During the day Monday, more current and former GOP officials rebuked the effort to upend the election.
Former three-term Sen. John Danforth of Missouri said in a stinging statement, “Lending credence to Trump’s false claim that the election was stolen is a highly destructive attack.” He said, “It is the opposite of conservative; it is radical.”
Two current Republican senators, Rob Portman of Ohio and Mike Lee of Utah, joined the growing number who now oppose the legislators’ challenge.
Portman said in a statement, “I cannot support allowing Congress to thwart the will of the voters.”
At the Dalton rally, Trump noted he was a “little angry” at Lee, but expressed hope that the senator would change his mind. “We need his vote,” Trump said.
The U.S. Chamber of Commerce, the giant lobbying organization and virtual embodiment of the business establishment, said the electoral vote challenge “undermines our democracy and the rule of law and will only result in further division across our nation.”
So far, Trump has enlisted support from a dozen Republican senators and up to 100 House Republicans to challenge Biden’s 306-232 Electoral College win.
With Biden set to be inaugurated Jan. 20, Trump is intensifying efforts to prevent the traditional transfer of power. On a call disclosed Sunday, he can be heard pressuring Georgia officials to “find” him more votes from the Nov. 3 election he lost in that state.
The challenge to the presidential election is on a scale unseen since the aftermath of the Civil War, though the typically routine process of confirming Electoral College votes has been hit with brief objections before.
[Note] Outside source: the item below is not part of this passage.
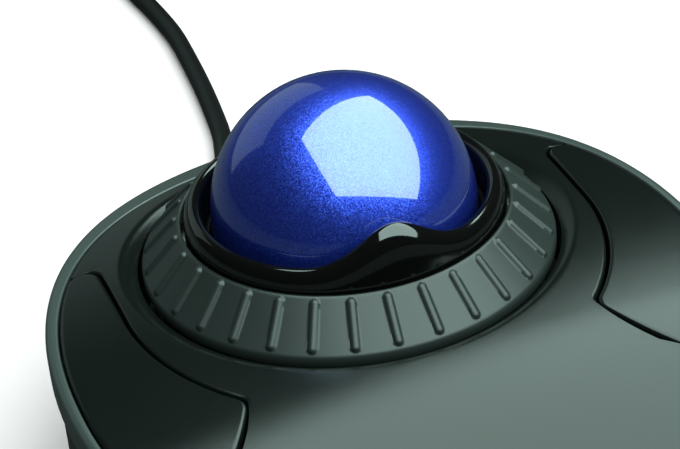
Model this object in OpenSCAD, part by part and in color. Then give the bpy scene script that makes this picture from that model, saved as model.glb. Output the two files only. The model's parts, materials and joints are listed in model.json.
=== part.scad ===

In 2017, several House Democrats challenged Trump’s win, but Biden, who presided at the time as the vice president, swiftly dismissed them to assert Trump’s victory.
States run their own elections, and Congress has been loath to interfere.
“The 2020 election is over,” said a statement Sunday from a bipartisan group of 10 senators, including Republicans Susan Collins of Maine, Lisa Murkowski of Alaska, Bill Cassidy of Louisiana and Mitt Romney of Utah.
A range of Republican officials — including Gov. Larry Hogan of Maryland; Rep. Liz Cheney of Wyoming, the third-ranking House GOP leader; and former House Speaker Paul Ryan — have criticized the GOP efforts to overturn the election.
Hawley defended his actions in a lengthy email over the weekend to colleagues, saying his Missouri constituents have been “loud and clear” in insisting Biden’s defeat of Trump was unfair.
Cruz’s coalition of 11 Republican senators vows to reject the Electoral College tallies unless Congress launches a commission to immediately conduct an audit of the election results. Congress is unlikely to agree to that.
The group, which presented no new evidence of election problems, includes Sens. Ron Johnson of Wisconsin, James Lankford of Oklahoma, Steve Daines of Montana, John Kennedy of Louisiana, Marsha Blackburn of Tennessee, Mike Braun of Indiana, Cynthia Lummis of Wyoming, Roger Marshall of Kansas, Bill Hagerty of Tennessee and Tommy Tuberville of Alabama.